Beyond the individual beaches, what ties Calabria’s coastline together is the constant interplay between sea, nature and local communities, and this relationship is both economic and emotional. Tourism now represents a crucial sector for the region, yet many residents still depend on small‑scale fishing, agriculture and seasonal work linked to the land, and sociologists studying rural Italy note that Calabria’s comparatively low levels of mass tourism have helped maintain stronger community ties than in some more heavily visited areas. This does not mean that development pressures are absent, and environmental NGOs have repeatedly warned about illegal building too close to the coastline, unregulated campsites and the erosion of dunes under the weight of cars and beach structures. In response, some municipalities and regional authorities have begun to adopt stricter coastal plans, promoting wooden boardwalks instead of concrete, limiting access to sensitive areas, and supporting Blue Flag certifications that require high standards for water quality and waste management, and early evidence suggests that such measures can simultaneously enhance the visitor experience and protect ecosystems.
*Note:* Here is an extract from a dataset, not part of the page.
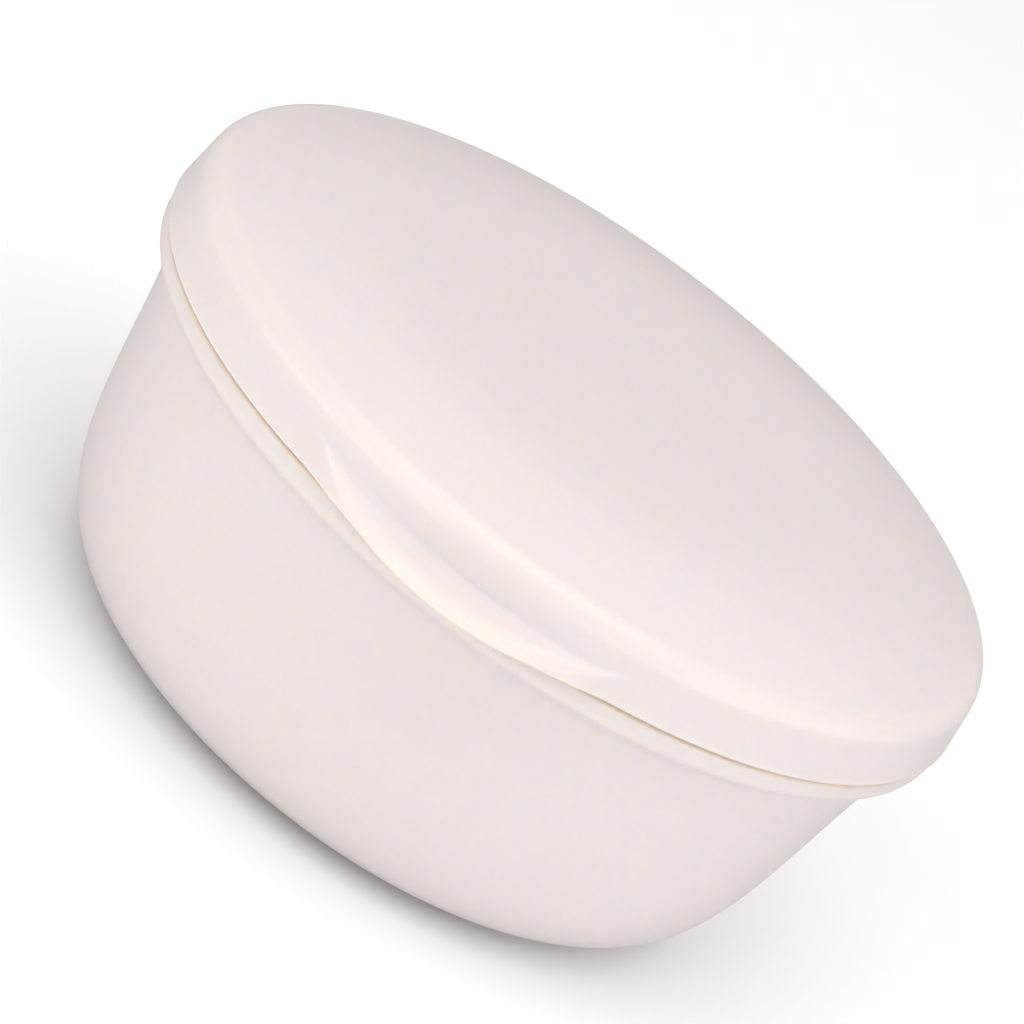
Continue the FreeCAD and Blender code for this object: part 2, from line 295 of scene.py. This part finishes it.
dome_start = (cc[0] + CORNER_RND * math.cos(math.radians(a_end)), cc[1] + CORNER_RND * math.sin(math.radians(a_end)))
dome_rs = np.r_[VEST_R + 0.25, 1.7, 2.3, 3.0, 3.8, 5.0, 6.2, 7.6, 9.4, 11.2, 13.2, 15.2]
dome_rs = np.r_[dome_rs, np.linspace(15.2, dome_start[0] - 0.25, 28)[1:], dome_start[0]]
top_part = chain(
    [(0.0, APEX + VEST_H), (0.40, APEX + VEST_H), (VEST_R - 0.25, APEX + VEST_H)],
    [(VEST_R - 0.10, dome(VEST_R) + 0.85 * VEST_H), (VEST_R, dome(VEST_R) + 0.5 * VEST_H), (VEST_R + 0.10, dome(VEST_R) + 0.15 * VEST_H)],
    [(r, dome(r)) for r in dome_rs],
    arc(cc, CORNER_RND, a_end, SK_DRAFT, 26),
    seg((skirt_r(h_t), h_t), (skirt_r(PATCH_H), PATCH_H), 1, 0.2),
)
land_h = RIM_RISE + LAND_GAP
e_in = IN_LOW + EDGE
rs = 0.5
cz = dome(LAND_IN - 0.8, LID_WALL) - 0.8
inner_part = chain(
    arc((e_in, EDGE), EDGE, 270, 180, 6),
    seg((IN_LOW, EDGE), (IN_TOP, land_h - rs), 4),
    arc((IN_TOP - rs, land_h - rs), rs, 0, 90, 6),
    seg((IN_TOP - rs, land_h), (LAND_IN + 0.4, land_h), 2),
    arc((LAND_IN + 0.4, land_h + 0.4), 0.4, 270, 180, 6),
    seg((LAND_IN, land_h + 0.4), (LAND_IN, cz), 1),
    arc((LAND_IN - 0.8, cz), 0.8, 0, 90, 8),
    axis_rings(LAND_IN - 0.8, lambda r: dome(r, LID_WALL))[::-1],
)
phis = ((360.0 * np.arange(N) / N) + 180.0) % 360.0 - 180.0
secs = [section(p) for p in phis]
rings = [np.repeat(up(p), N, axis=0) for p in top_part]
for j in range(1, 41):
    rings.append(up(np.array([s[0][j] for s in secs])))
for j in range(1, 7):
    rings.append(up(np.array([s[1][j] for s in secs])))
ends = np.array([s[1][6] for s in secs])
target = np.repeat(np.array([[e_in, 0.0]]), N, axis=0)
for t in (0.06, 0.35, 0.65, 0.94):
    rings.append(up(ends + (target - ends) * t))
rings += [np.repeat(up(p), N, axis=0) for p in inner_part]
lid_shell = lathe("lid_shell", rings)


# ------------------------------------------------------------------ material: polished cream-white plastic
def plastic(name, tint, shift, groove):
    """groove: heights in mm between which the piece takes the painted warm shade of the parting groove, as
    (none below, full from, full to, none above)."""
    m = bpy.data.materials.new(name)
    m.use_nodes = True
    nt = m.node_tree
    nt.nodes.clear()
    new, link = nt.nodes.new, nt.links.new

    def noise(scale, detail=2.0, rough=0.5):
        n = new("ShaderNodeTexNoise")
        n.inputs["Scale"].default_value = scale
        n.inputs["Detail"].default_value = detail
        n.inputs["Roughness"].default_value = rough
        link(mp.outputs["Vector"], n.inputs["Vector"])
        return n.outputs["Fac"]

    def spread(value, low, high, to_low, to_high, smooth=False):
        n = new("ShaderNodeMapRange")
        if smooth:
            n.interpolation_type = "SMOOTHSTEP"
        n.inputs["From Min"].default_value, n.inputs["From Max"].default_value = low, high
        n.inputs["To Min"].default_value, n.inputs["To Max"].default_value = to_low, to_high
        link(value, n.inputs["Value"])
        return n.outputs["Result"]

    def math_of(op, a, b):
        n = new("ShaderNodeMath")
        n.operation = op
        for k, x in enumerate((a, b)):
            if isinstance(x, float):
                n.inputs[k].default_value = x
            else:
                link(x, n.inputs[k])
        return n.outputs["Value"]

    out = new("ShaderNodeOutputMaterial")
    bs = new("ShaderNodeBsdfPrincipled")
    link(bs.outputs["BSDF"], out.inputs["Surface"])
    co = new("ShaderNodeTexCoord")
    mp = new("ShaderNodeMapping")
    mp.inputs["Location"].default_value = (shift, shift * 0.7, shift * 0.3)
    link(co.outputs["Object"], mp.inputs["Vector"])

    # colour: resin that is not quite even, a touch warmer in broad clouds, with very faint fine mottling
    ramp = new("ShaderNodeValToRGB")
    ramp.color_ramp.elements[0].position = 0.30
    ramp.color_ramp.elements[1].position = 0.72
    c = Vector(tint)
    ramp.color_ramp.elements[0].color = (c.x * 0.998, c.y * 0.995, c.z * 0.990, 1)
    ramp.color_ramp.elements[1].color = (c.x, c.y, c.z, 1)
    link(noise(22.0, 1.0), ramp.inputs["Fac"])
    mott = spread(noise(700.0, 2.0), 0.3, 0.7, 0.996, 1.0)
    mix = new("ShaderNodeMix")
    mix.data_type, mix.blend_type = "RGBA", "MULTIPLY"
    mix.inputs["Factor"].default_value = 1.0
    link(ramp.outputs["Color"], mix.inputs["A"])
    link(mott, mix.inputs["B"])
    # the parting groove: painted warm shade, a tan tint strongest at its bottom, standing in for the warm light and
    # shade held in the groove
    sep = new("ShaderNodeSeparateXYZ")
    link(co.outputs["Object"], sep.inputs["Vector"])
    rise = spread(sep.outputs["Z"], groove[0] * MM, groove[1] * MM, 0.0, 1.0, True)
    fall = spread(sep.outputs["Z"], groove[2] * MM, groove[3] * MM, 1.0, 0.0, True)
    shade_unevenness = spread(noise(90.0, 3.0, 0.6), 0.3, 0.7, 0.82, 1.0)
    fac = math_of("MULTIPLY", math_of("MULTIPLY", rise, fall), shade_unevenness)
    warm = new("ShaderNodeMix")
    warm.data_type, warm.blend_type = "RGBA", "MULTIPLY"
    link(fac, warm.inputs["Factor"])
    link(mix.outputs["Result"], warm.inputs["A"])
    warm.inputs["B"].default_value = GROOVE_WARM_SHADE + (1,)
    link(warm.outputs["Result"], bs.inputs["Base Color"])

    # gloss: polished, with handling haze in broad patches
    link(spread(noise(60.0, 3.0), 0.3, 0.75, ROUGH - 0.012, ROUGH + 0.016), bs.inputs["Roughness"])

    # relief: the faint orange peel and flow of the moulding, a few microns
    b1 = new("ShaderNodeBump")
    b1.inputs["Strength"].default_value = 1.0
    b1.inputs["Distance"].default_value = 0.0000025
    link(noise(420.0, 1.0), b1.inputs["Height"])
    b2 = new("ShaderNodeBump")
    b2.inputs["Strength"].default_value = 1.0
    b2.inputs["Distance"].default_value = 0.000015
    link(noise(40.0, 0.0), b2.inputs["Height"])
    link(b2.outputs["Normal"], b1.inputs["Normal"])
    link(b1.outputs["Normal"], bs.inputs["Normal"])

    bs.inputs["IOR"].default_value = 1.49
    bs.inputs["Subsurface Weight"].default_value = 1.0
    bs.inputs["Subsurface Radius"].default_value = (1.0, 0.66, 0.36)
    bs.inputs["Subsurface Scale"].default_value = 0.0022
    return m


TINT = (0.738, 0.680, 0.674)
# painted warm shade of the parting groove: a tan tint multiplied into the base colour there
GROOVE_WARM_SHADE = (1.0, 0.9, 0.768)
ROUGH = 0.33
# heights in mm of the painted warm shade band on each piece, round the parting groove
mat_bowl = plastic("cream_plastic_bowl", TINT, 0.37, (41.45, 42.15, 42.8, 43.6))
mat_lid = plastic("cream_plastic_lid", TINT, 1.61, (42.0, 42.2, 42.5, 42.75))
bowl_shell.data.materials.append(mat_bowl)
lid_shell.data.materials.append(mat_lid)
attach(bowl_shell, "bowl")
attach(lid_shell, "lid")
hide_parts("bowl")
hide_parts("lid")

# ------------------------------------------------------------------ floor
me = bpy.data.meshes.new("floor")
S = 4.0
me.from_pydata([(-S, -S, 0), (S, -S, 0), (S, S, 0), (-S, S, 0)], [], [(0, 1, 2, 3)])
floor = bpy.data.objects.new("floor", me)
bpy.context.scene.collection.objects.link(floor)
floor.location = (0, 0, -0.0002)
fm = bpy.data.materials.new("floor_pale")
fm.use_nodes = True
fb = fm.node_tree.nodes["Principled BSDF"]
fb.inputs["Base Color"].default_value = (0.96, 0.96, 0.96, 1)
fb.inputs["Roughness"].default_value = 0.9
fb.inputs["Specular IOR Level"].default_value = 0.1
me.materials.append(fm)
floor.visible_glossy = False     # a matt paper floor that leaves no sheen on the plastic

# ------------------------------------------------------------------ camera, rolled as in the picture
E, D = math.radians(21.357), 0.700
PAN, TILT, ROLL = 0.0018953, 0.0138579, math.radians(37.4212)
FOCAL_PX = 8.294806 * 700.0
H = math.radians(1.5)
xh = Vector((math.sin(H), -math.cos(H), 0))
yh = Vector((math.cos(H), math.sin(H), 0))
zh = Vector((0, 0, 1))
place = Vector((0, 0, 0.04244)) + D * (math.cos(E) * xh + math.sin(E) * zh)
fwd = -(math.cos(E) * xh + math.sin(E) * zh)
upv = yh.cross(fwd)
base = Matrix((yh, -upv, fwd))
cp, sp, ct, st, cr_, sr_ = math.cos(PAN), math.sin(PAN), math.cos(TILT), math.sin(TILT), math.cos(ROLL), math.sin(ROLL)
Ry = Matrix(((cp, 0, sp), (0, 1, 0), (-sp, 0, cp)))
Rx = Matrix(((1, 0, 0), (0, ct, -st), (0, st, ct)))
Rz = Matrix(((cr_, -sr_, 0), (sr_, cr_, 0), (0, 0, 1)))
rows = Rz @ Rx @ Ry @ base
cam = bpy.data.objects.new("camera", bpy.data.cameras.new("camera"))
bpy.context.scene.collection.objects.link(cam)
rot = Matrix((rows[0], -rows[1], -rows[2])).transposed()
cam.matrix_world = Matrix.Translation(place) @ rot.to_4x4()
cam.data.sensor_width = 36.0
cam.data.lens = 36.0 * FOCAL_PX / 1024.0
cam.data.clip_start, cam.data.clip_end = 0.01, 50.0
bpy.context.scene.camera = cam

# ------------------------------------------------------------------ light
LIGHTS = {
    # name: (azimuth, elevation, watts, colour); each is a soft panel 1.5 m wide at 1.4 m
    "front_low": (0, 8, 0.58, (1.001, 1.002, 0.997)),
    "front_right_low": (45, 8, 3.26, (0.959, 1.002, 1.039)),
    "front_left_low": (-45, 8, 3.44, (0.989, 1.011, 1.000)),
    "right_low": (90, 8, 1.73, (1.003, 0.997, 1.000)),
    "left_low": (-90, 8, 0.78, (1.013, 1.000, 0.987)),
    "front_left": (-40, 30, 6.13, (0.977, 1.020, 1.003)),
    "right_side": (80, 30, 4.99, (0.987, 0.990, 1.023)),
    "right_high": (60, 55, 0.48, (1.009, 1.000, 0.992)),
    "back_high": (180, 55, 3.77, (1.048, 0.987, 0.965)),
    "top": (0, 78, 9.75, (1.005, 1.004, 0.991)),
}
WORLD, WORLD_TINT = 0.339, (1.019, 0.985, 0.996)
target = Vector((0, 0, 0.035))
for name, (az, el, watts, colour) in LIGHTS.items():
    ld = bpy.data.lights.new(name, "AREA")
    ld.shape = "RECTANGLE"
    ld.size, ld.size_y = 1.5, 0.4 if el < 10 else 1.1
    ld.energy = watts
    ld.color = colour
    lo_ = bpy.data.objects.new(name, ld)
    lo_.visible_camera = False
    bpy.context.scene.collection.objects.link(lo_)
    a, e = math.radians(az), math.radians(el)
    back = Vector((math.sin(a) * math.cos(e), -math.cos(a) * math.cos(e), math.sin(e)))
    lo_.location = target + back * 1.4
    lo_.rotation_mode = "QUATERNION"
    lo_.rotation_quaternion = back.to_track_quat("Z", "Y")
world = bpy.data.worlds.new("studio")
bpy.context.scene.world = world
world.use_nodes = True
world.node_tree.nodes["Background"].inputs["Color"].default_value = WORLD_TINT + (1,)
world.node_tree.nodes["Background"].inputs["Strength"].default_value = WORLD
bpy.context.scene.view_settings.view_transform = "Standard"
bpy.context.scene.view_settings.look = "None"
Experts in sustainable tourism argue that Calabria stands at a crossroads, with the possibility of learning from the mistakes made in other Mediterranean regions by investing in low‑impact models that highlight trekking, diving, cultural routes and agritourism as complements to beach life. For travelers considering Calabria today, the invitation is to explore not just postcard‑perfect coves but also the layers of history, culture and environmental effort that shape the region’s shores, because in doing so one participates in a broader story about how humans live with, and hopefully care for, the sea that has defined them for millennia.